Rep. Mary Miller calls for bringing God back into public schools
Republican Rep. Mary Miller of Illinois says it's time for public schools to bring God back into the classroom, insisting that the absence of faith from American education is responsible for the infiltration of sexually explicit material into public schools.
Miller participated in a panel discussion at the annual Conservative Political Action Conference Friday called “Town Hall: Pupil Propaganda.” The discussion focused on concerns about education in the United States, specifically the teaching of sexually explicit material and LGBT ideology to young children.
The congresswoman attributed the presence of such material in public schools to top officials in the Biden administration being “openly hostile to our American values.”
“I’ve been going at it with the education secretary,” she said. “He sent out an order to all public schools stating that if a teacher or student says that there are two genders, that they’re guilty of harassment, which is setting up our teachers to be fired and our students to be disciplined.”
Miller added, “I went at it with him and asked, ‘How many genders are there?’ He tried to deflect from my question and I went after him and he finally said to me, ‘I won’t answer your question.’”
Conservative commentator Candace Owens, who moderated the panel, accused public schools of perpetrating “active child abuse” by “purposefully teaching children the wrong ideas, purposefully confusing them, particularly in matters of sexuality.” After identifying the problems facing American education, the panelists offered solutions.
“The problem is that we kicked God out of our schools,” Miller asserted. “Our country was founded on Judeo-Christian principles, and it says in Jeremiah that … they refused to listen to the Word of God and they ended up having no shame.”
Miller elaborated on what she saw as the consequences of keeping God out of public schools: “We’ve told our kids that they come from nowhere and they’re here for no purpose, they’re heading to oblivion. But that is the problem. We need to tell our kids, they were created by God, they have a gift, they have a purpose and bring that back into the public school as a foundation.”
“God has left us on Earth to look for opportunities to overcome evil with good and all of us have an opportunity in front of [us],” she added.
Stacy Langton, a stay-at-home mom from Fairfax County, Virginia, who received considerable media attention for confronting her local school board about the presence of books she likened to “pornography” in the district’s libraries, suggested putting warning labels on books.
Langton now runs a grassroots organization of concerned parents called “Mama Grizzly” and explained that “Right now, the biggest thing that I’m working on is I want to be able to get some type of a labeling system for these types of books because we have a labeling system for everything else.”
“The [Motion Picture Association of America] has ratings on films and that’s to protect kids from … seeing pornography. You can’t go into an R-rated film if you’re under the age of 17,” she added. “We have it in the music industry and that exists because of what [former second lady] Tipper Gore did.”

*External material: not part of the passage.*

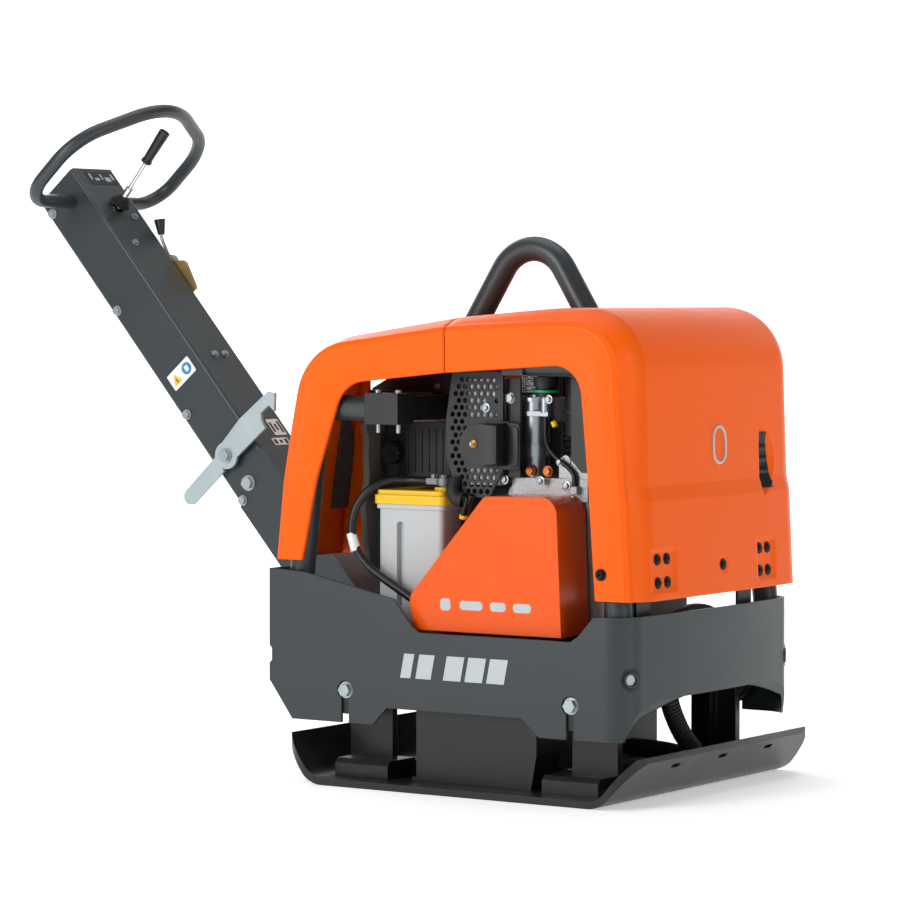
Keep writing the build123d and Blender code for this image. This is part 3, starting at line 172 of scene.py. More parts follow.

Langton expressed support for putting “PAW prints” on books, an acronym for “parental advisory warning.” She highlighted the need to “close a loophole that we have in some of the laws in this country in every state that is exempting these types of materials in libraries.”
“That’s how these radical librarians are getting away with this right now. It was intended in the '70s to allow sex education. Well, sex education is not X-rated depictions of the act, right? That’s not what we are meant to do for children. And so, now you have radical librarians who are driving a truck through that loophole and bringing in all kinds of X-rated material.”
Langton contended that “until that loophole can be closed on the legislative front, if we label the books, at least then, parents won’t be shocked when something is coming home in their backpack” because “it would have a label on it, the PAW print label, and then they would know … there’s something in this book.” The Fairfax County mother expressed hope that she would have the same level of success that Gore had in her efforts to put “parental advisory labels on music.”